Today, Egen says that the Krugerrand is considered to be “the most widely held and actively traded gold bullion coin in the world”. Chairman of the South African Association of Numismatic Dealers (SAAND), Glenn Schoeman, echoes this: “The Krugerrand’s history is very significant, because it was the first of its kind in the world and it still leads the way.” For Schoeman specifically, this precious gold coin symbolises a legacy that started when his father began collecting them in 1967. Schoeman joined him in the business in 1985, giving him over 30 years of experience to date in the trade of Krugerrands.
Krugerrands currently sell for around R17 500. This may seem substantial for a single coin, but the return you could get in 50 years outweighs the cost. “It is impossible to predict exactly what the Krugerrand price will be in 50 years. However, we can consider the history of the previous 50 years, and take into account that the Krugerrand (since inception) has experienced an increase of 67 300%. If we then take the current price and increase it by the same amount, we arrive at a figure of R11 777 500,” explains Schoeman. He then further emphasises that this “is not an unrealistic figure, as economists and analysts are already predicting that the gold price could escalate to US$6 000 in the next five years.”
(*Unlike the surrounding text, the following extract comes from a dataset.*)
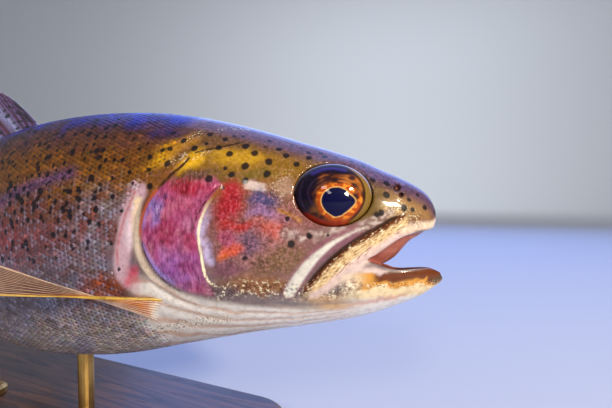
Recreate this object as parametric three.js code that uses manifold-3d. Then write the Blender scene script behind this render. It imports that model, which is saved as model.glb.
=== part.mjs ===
// A life-size rainbow trout with its mouth a little open, held by two rods over a flat base.
// Millimetres, +Z up. The fish swims along +X and its left side is +Y. The origin is the centre of
// the base's underside, on the surface that the stand rests on.
//
// Every piece of the fish is first made straight: x is minus the distance behind the snout, y is
// sideways from the middle, z is up from the tip of the snout. posed() then bends it to its swimming
// curve. Outlines are lists of [distance behind the snout, height above the snout].
import * as THREE from "three";
import { mergeVertices } from "three/addons/utils/BufferGeometryUtils.js";
import Module from "manifold-3d";

const wasm = await Module();
wasm.setup();

// ---------------------------------------------------------------- driving dimensions
const ease = THREE.MathUtils.smoothstep;
const GAP = 0.3; // clearance between pieces that meet
const TRUNK_END = 262; // where the trunk gives way to the tail stalk
const STALK_END = 347; // where the tail fin's rays start
const COVER_DEPTH = 2.2; // thickness of a gill cover below the skin
const COVER_PROUD = 0.8; // and how far it stands above the skin
const FIN_ROOT = 1.8; // thickness of a fin at its root
const FIN_EDGE = 0.7; // and along its edge

const HEAD_TURN = 12; // degrees that the head points to the left of +X
const TRUNK_TURN = -6; // the same for the trunk
const TAIL_TURN = 11; // and for the tail
const DROOP = 5; // degrees that the back slopes down towards the tail
const HEAD_BEND = [52, 160]; // stretch in which the head's direction becomes the trunk's
const TAIL_BEND = [225, 350]; // and the trunk's becomes the tail's

const SNOUT = new THREE.Vector3(198.32, 16, 108); // where the tip of the snout is
const BASE = { length: 240, width: 116, height: 14, corner: 20, bevel: 2, middle: 14 };
const ROD = { radius: 3, collar: 6, collarHeight: 4, behind: [138, 216] };

// ---------------------------------------------------------------- profiles along the fish
// A smooth curve through [place, value] knots: cubic between them, with each knot's slope taken from
// its two neighbours.
function curve(knots) {
  const last = knots.length - 1;
  const slope = (i) => {
    const a = knots[Math.max(i - 1, 0)];
    const b = knots[Math.min(i + 1, last)];
    return (b[1] - a[1]) / (b[0] - a[0]);
  };
  return (s) => {
    if (s <= knots[0][0]) return knots[0][1];
    if (s >= knots[last][0]) return knots[last][1];
    const i = knots.findIndex((knot) => knot[0] > s) - 1;
    const span = knots[i + 1][0] - knots[i][0];
    const t = (s - knots[i][0]) / span;
    const rise = t * t * (3 - 2 * t);
    return (
      knots[i][1] * (1 - rise) +
      knots[i + 1][1] * rise +
      span * slope(i) * t * (1 - t) * (1 - t) -
      span * slope(i + 1) * t * t * (1 - t)
    );
  };
}

const BACK = curve([
  [0, 1], [2, 5], [5, 8], [11, 11.3], [16, 13.5], [23, 16.8], [33, 20.2], [43, 23.2], [52, 26],
  [63, 29], [77, 32.3], [92, 34.8], [120, 37], [150, 37.8], [170, 37], [200, 33.5], [240, 25.5],
  [280, 16.5], [310, 11], [330, 9.5], [350, 11],
]);
const BELLY = curve([
  [30, -33.4], [42, -36.2], [60, -40], [79, -44.4], [100, -49.5], [120, -52.5], [150, -54.5],
  [175, -53.5], [200, -50.5], [240, -42], [262, -36.5], [290, -28.5], [310, -25], [330, -24],
  [350, -26.5],
]);
const BODY_HALF = curve([
  [30, 16.5], [42, 19.5], [55, 21.8], [70, 23], [86, 23.4], [100, 24.6], [120, 26.2], [150, 27.2],
  [180, 26.6], [200, 25], [240, 20], [270, 15.2], [290, 11.8], [310, 8.8], [330, 6.6], [350, 4],
]);
const WIDEST = curve([[0, -2], [30, -3], [86, -6], [150, -9], [240, -8], [350, -8]]);

const LOWER_JAW_LINE = curve([
  [-1.6, -19.2], [-0.6, -18.4], [2, -18.4], [7, -18.7], [10, -17.8], [12.2, -15.2], [15, -14.2],
  [19, -13.6],
]);
const CHIN = curve([
  [-1.6, -20], [0, -21.6], [5, -25], [11, -27.8], [20, -31.4], [30, -34], [42, -36.2], [50, -37.9],
]);

// The lofts that make the fish: what each one's sections reach up, down and sideways, the height at
// which they are widest, and how square they are. The head's is the outline of a closed mouth, from
// which the gape is cut.
const BODY_FORM = { top: BACK, bottom: BELLY, half: BODY_HALF, middle: WIDEST, power: 2.25 };
const HEAD_FORM = {
  top: BACK,
  bottom: curve([
    [0, -2.6], [1.5, -5], [5, -8.5], [9, -14], [14, -21], [20, -27.5], [27, -32], [34, -34.4],
    [42, -36.2], [60, -40], [79, -44.4], [100, -49.5],
  ]),
  half: curve([
    [0, 2.6], [1.5, 5], [5, 7.8], [11, 10.8], [20, 14.2], [30, 17], [42, 19.6], [55, 21.8], [70, 23],
    [86, 23.4], [100, 24.6],
  ]),
  middle: WIDEST,
  power: 2.25,
};
const JAW_FORM = {
  top: (s) => LOWER_JAW_LINE(s) + 9,
  bottom: CHIN,
  half: curve([
    [-1.6, 0.8], [-0.8, 2.2], [1, 4.4], [5, 6.9], [11, 9.6], [20, 13.2], [30, 16.4], [50, 20.6],
  ]),
  middle: curve([[-1.6, -18.9], [5, -18], [11, -16.5], [20, -12.5], [30, -8], [50, -5]]),
  power: 2.25,
};
// The palate hangs a little lower than the lips on either side of it.
const PALATE_LINE = curve([
  [0, -2], [1.5, -4.2], [6.3, -6.9], [8.5, -8.4], [12.6, -13.2], [16, -15.4], [24, -17.4], [40, -20],
]);
const PALATE_FORM = {
  top: curve([[0, 0], [10, 2], [46, -8]]),
  bottom: PALATE_LINE,
  half: curve([[1.6, 1.4], [4, 4], [9, 7.4], [16, 10.6], [26, 14], [46, 16]]),
  middle: curve([[0, -1], [10, -3], [24, -10], [46, -14]]),
  power: 2.6,
};
const MOUTH_FORM = {
  top: (s) => PALATE_LINE(s) + ease(s, 14, 30) * 2,
  bottom: curve([[-6, -19], [-1, -19.4], [6, -21.6], [20, -26], [34, -29.4], [56, -28]]),
  half: curve([
    [-6, 1.6], [-1, 1.4], [1, 2.6], [5, 4.6], [11, 7.4], [20, 10.2], [34, 12], [48, 11], [56, 7],
  ]),
  middle: curve([[-6, -13], [20, -19], [56, -24]]),
  power: 2.4,
};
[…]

Another interesting aspect is that although the Krugerrand is legal tender, it doesn’t have a face value of what it’s worth displayed on the coin. Egen explains: “The reason for this is because the value of the coin is directly related to the prevailing value of its fine gold content. If the price of gold increases, so does the price and value of the Krugerrand. In a nutshell, Krugerrands were mass produced for the man on the street to easily buy and sell gold.”
This gold coin has had a significant impact on the South African economy over the last decade. Ettienne van Wyk, head of commodities at Rand Merchant Bank (RMB), says: “The Krugerrand brand is one of the 50 most valuable brands in the world. It is up there with Coca-Cola, Mercedes-Benz, Cartier and more. It is the most successful gold bullion coin in history, there are roughly 72 million of them in circulation worldwide. Many of the coins manufactured every year are exported, and therefore contribute positively to our balance of trade. The coins that are purchased by South Africans add to capital formation in the country; based on this, it would be fair to say that their impact on the South African economy has been significantly positive.”
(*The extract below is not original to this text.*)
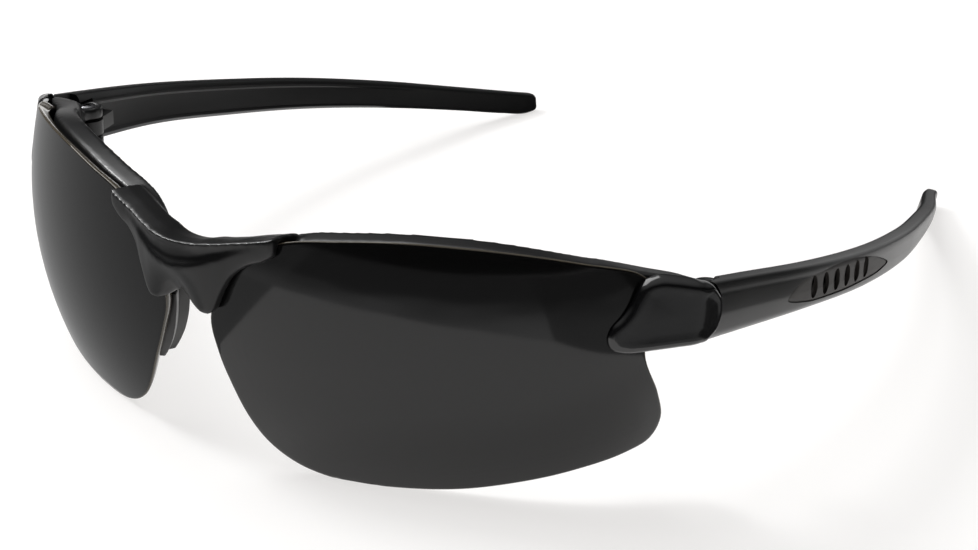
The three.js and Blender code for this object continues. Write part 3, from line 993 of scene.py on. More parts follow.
@dataclass
class FrontFrame:
    """The moulded front: brow bars, the bridge with its claws, corner blocks and hinge lugs."""

    lens: Lens
    bar_stations: tuple[float, ...] = (-30, -27, -23, -19, -15, -11, -7, -3, 1, 5, 9, 13, 17, 20)
    bar_front: float = 2.8
    bar_rear: float = 7.2
    bar_height: float = 6.2
    bar_drop: float = 0.5
    bar_crest: float = 1.25
    # How much of the crest there is at distances across.
    crest_fade: tuple[tuple[float, float], ...] = ((-33, -0.25), (-28, 1.0), (2, 1.0), (18, 0.6))
    # Sections of the corner block: outer wall x and y, inner wall x and y, top and bottom.
    corner_block: tuple[tuple[tuple[float, float], tuple[float, float], float, float], ...] = (
        ((57.6, 20.4), (53.4, 22.6), 33.6, 25.2),
        ((60.2, 23.4), (56.3, 25.0), 32.9, 24.2),
        ((60.8, 26.8), (57.6, 27.2), 31.7, 23.2),
    )
    lug_foot: tuple[float, float] = (59.4, 26.2)
    # Where the scooped face bends, as shares of the way up to the ridge, and the crown behind the ridge.
    upper_share: float = 0.66
    lower_share: float = 0.3
    upper_hollow: float = 0.9
    crown_rise: float = 0.25
    lens_gap: float = 0.2
    voxel: float = 0.25
    rounds: int = 30
    # Sections of the bridge at x, from the middle outwards: [y, z] of the ridge, top rear, rear, bottom
    # rear, bottom front and scoop, and how far the scooped face is hollowed.
    sections: tuple[tuple[float, tuple[tuple[float, float], ...], float], ...] = (
        (0.0, ((-13.7, 34.1), (-7.2, 32.8), (-5.6, 30.2), (-7.0, 26.2), (-11.0, 25.8), (-13.9, 30.3)), 0.9),
        (2.5, ((-13.5, 34.2), (-7.0, 33.0), (-5.4, 30.3), (-6.8, 25.2), (-11.6, 24.3), (-13.6, 30.7)), 0.9),
        (4.3, ((-13.1, 34.3), (-6.7, 33.6), (-5.0, 30.5), (-6.2, 24.4), (-11.9, 23.6), (-13.1, 31.3)), 0.8),
        (5.8, ((-12.5, 34.5), (-6.4, 33.8), (-4.6, 30.8), (-5.6, 24.6), (-11.8, 24.2), (-12.5, 32.0)), 0.7),
        (7.2, ((-12.0, 34.7), (-6.0, 34.1), (-4.0, 31.0), (-4.6, 26.8), (-11.6, 27.6), (-12.0, 32.6)), 0.6),
        (8.6, ((-11.4, 35.0), (-5.6, 34.4), (-3.4, 31.5), (-4.0, 28.2), (-11.0, 30.3), (-11.3, 33.3)), 0.45),
        (10.7, ((-10.7, 35.4), (-4.9, 35.0), (-2.7, 32.0), (-3.2, 29.2), (-10.3, 32.1), (-10.5, 34.2)), 0.3),
        (12.8, ((-10.2, 36.0), (-4.1, 35.4), (-1.9, 32.6), (-2.4, 29.8), (-9.9, 33.0), (-10.0, 35.0)), 0.15),
        (14.6, ((-9.7, 36.6), (-3.6, 35.9), (-1.8, 33.2), (-2.2, 30.2), (-9.5, 34.4), (-9.6, 35.7)), 0.05),
    )

    def brow_bar(self) -> bpy.types.Object:
        """The left bar, from the bridge behind the lens to the corner block."""
        low = self.bar_height
        flat = []
        for across in self.bar_stations:
            crest = self.bar_crest * float(np.interp(across, *zip(*self.crest_fade)))
            # Below the rim's line, and behind the lens's front.
            shape = (
                (0.0, self.bar_front), (-crest, self.bar_rear - 1.2), (low * 0.45, self.bar_rear),
                (low, self.bar_rear - 0.8), (low, self.bar_front), (low / 2, self.bar_front),
            )  # fmt: skip
            top = self.lens.rim_height(across) - self.bar_drop
            flat += [(across, top - down, depth) for down, depth in shape]
        rings = list(self.lens.place(flat).reshape(len(self.bar_stations), -1, 3))
        rings += [self._corner(*section) for section in self.corner_block]
        return loft("brow_bar", fine_rings(rings, 5))

    @staticmethod
    def _corner(
        outer: tuple[float, float], inner: tuple[float, float], top: float, bottom: float
    ) -> np.ndarray:
        """A section of the corner block.

        Args:
            outer: x and y of its outer wall.
            inner: x and y of its inner wall.
            top: Height of its top.
            bottom: Height of its bottom.

        Returns:
            Six points in the order of the bar's sections.
        """
        middle = (top + bottom) / 2
        return np.array(
            [
                (*outer, top),
                (*inner, top - 0.5),
                (inner[0] - 0.4, inner[1], middle),
                (*inner, bottom + 0.4),
                (*outer, bottom),
                (outer[0] + 0.2, outer[1], middle),
            ]
        )

    def bridge(self) -> bpy.types.Object:
        """The bridge with its scooped front and its two legs."""
        half = []
        for x, section, hollow in self.sections:
            ridge, top_rear, rear, bottom_rear, bottom_front, scoop = (np.array(point) for point in section)
            crown = (ridge + top_rear) / 2 + (0.0, self.crown_rise)
            belly = (bottom_front + scoop) / 2
            upper = ridge * self.upper_share + scoop * (1 - self.upper_share)
            upper = upper + (hollow * self.upper_hollow, 0.0)
            lower = ridge * self.lower_share + scoop * (1 - self.lower_share) + (hollow, 0.0)
            behind = [ridge, crown, top_rear, rear, bottom_rear, bottom_front]
            loop = np.array([*behind, belly, scoop, lower, upper])
            half.append(np.column_stack([np.full(len(loop), x), loop]))
        other = [ring * (-1, 1, 1) for ring in half[:0:-1]]
        return loft("bridge", fine_rings([*other, *half], 6))

    def lugs(self) -> list[bpy.types.Object]:
        """The two drilled lugs that hold the left hinge screw."""
        made = []
        for low, high in ((HINGE.bottom, HINGE.lower_top), (HINGE.upper_bottom, HINGE.top)):
            lug = prism("lug", HINGE.web(*self.lug_foot), low, high)
            made.append(cut(lug, HINGE.column("lug_eye", HINGE.knuckle_radius, low, high), operation="UNION"))
        lower, upper = made
        bore = HINGE.screw_radius + HINGE.gap
        cut(lower, HINGE.column("bore", bore, HINGE.bottom - 1, HINGE.lower_top + 1))
        nut_top = HINGE.low_end + HINGE.nut_height + HINGE.gap
        cut(lower, HINGE.column("seat", HINGE.nut_radius + HINGE.gap, BELOW, nut_top))
        cut(upper, HINGE.column("bore", bore, HINGE.upper_bottom - 1, HINGE.top + 1))
        head_low = HINGE.top - HINGE.head_height
        cut(upper, HINGE.column("seat", HINGE.head_radius + HINGE.gap, head_low, ABOVE))
        return made

    def build(self) -> None:
        """Makes the whole front as one moulded piece."""
        room = self.lens.solid("lens_room", self.lens_gap)
        other_room = mirror(room, "lens_room_right")
        bridge = self.bridge()
        for cutter in (room, other_room):
            copy = cutter.copy()
            bpy.context.scene.collection.objects.link(copy)
            cut(bridge, copy)
        bpy.data.objects.remove(other_room)
        bar = cut(self.brow_bar(), room)
        cut(bar, HINGE.column("knuckle_room", HINGE.clear_radius, HINGE.lower_top, HINGE.upper_bottom))
        cut(bar, HINGE.column("eye_room", HINGE.knuckle_radius - HINGE.gap, HINGE.bottom - 1, HINGE.top + 1))
        side = [bar, *self.lugs()]
        solids = [bridge, *side, *(mirror(piece, f"{piece.name}_right") for piece in side)]
        shell = fuse("front_frame_shell", solids, self.voxel, self.rounds)
        hand_over(shell, Look.SATIN_NYLON, Body.FRONT, "front_frame", crease=MELTED)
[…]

It is an investment that could reap a very comfortable nest egg for future generations, should you choose to go this route. Van Wyk reiterates: “Gold has a very long track record of being a safe-haven asset and a portfolio diversifier. As such, most central banks in the world still add gold into their reserves mix – the same applies to most of the large balanced portfolios that are professionally managed.” He says that investing in the Krugerrand “provides protection against a volatile and depreciating currency. As its value is derived from its intrinsic worth, it acts as protection against financial market chaos and catastrophe.”
Time to purchase
Buying a Krugerrand is relatively straightforward, but there are five crucial steps that Egen believes both first-time and experienced buyers should always follow.
Before you buy a Krugerrand…
Step 1 – Do your research
“You want your vendor to be approved by both the SAAND – which maintains the highest standards of efficiency and integrity within the numismatic (coin and medal) industry – and the SA Mint, which manufactures coins on behalf of the Reserve Bank and also offers its services internationally,” says Egen. He emphasises that “the vendor you choose should be recognised by both these bodies, thus securing the integrity of your trade and the standard of the coin purchased”.
Step 2 – Consider the day’s pricing
“The current price of a Krugerrand is directly proportional to the gold index price, which is quoted in US dollars. To calculate a valid price, convert the ZAR to the USD exchange rate and multiply that by the listed price for gold. This is often referred as to the ‘spot’ price of an ounce of gold. Add to that figure a commission, which is charged by all vendors (this could be anything between 6 and 12%), and you will arrive at the price of a Krugerrand,” says Egen.
Step 3 – Make contact with the dealer, purchase and collect
Egen advises that you should contact the dealer directly, either by telephone or by visiting the store, so that you can be clear on what you want. Because the Krugerrands have different denominations, and you need to know what they are before purchasing. “Krugerrands come in one-ounce and fractional denominations, so you have the choice to buy either one-tenth, one-quarter, half an ounce or a full one-ounce Krugerrand. This will depend on what suits your budget and your investment plan. Not all dealers keep stock on their premises, so they would need to place an order. This will impact on the timing of your coin collection,” he says. The collection process includes signing documents (given to you by the vendor) and supplying valid identity documentation to confirm who you are. Then, Egen says you “will receive a certificate of authentication, which states the specifics of the coin and the value, which you will keep. You have the choice to take physical ownership of the coin or to put it into safe storage.”
Alternatively, you can make a purchase through your bank. Van Wyk says: “You can purchase them via your FNB internet banking profile, or you can invest via the JSE in the Krugerrand ETF. This can also be purchased online via FNB Share Investor.”
Today, we celebrate the Krugerrand in 2017 for the role that it has played in the ever-changing South African economy.
Five interesting facts about the Krugerrand:
· There are more Krugerrands in the world than all the other gold coins combined.
· The word “Krugerrand” is among the top 10 brands known worldwide.
· Since the first coin was created, more than 50 million Krugerrands in varying sizes have been minted.
· There are only gold Krugerrand coins; this distinguishes them from other modern bullion gold coins. However, in 2017, SA Mint is releasing special 50th anniversary silver Krugerrands. These are the only exception.
· The Krugerrand is exactly one troy ounce of 22 carat gold, which is 91.67% pure. The other 8.33% is copper – an alloy that makes coins harder and more resistant to dents and scratches.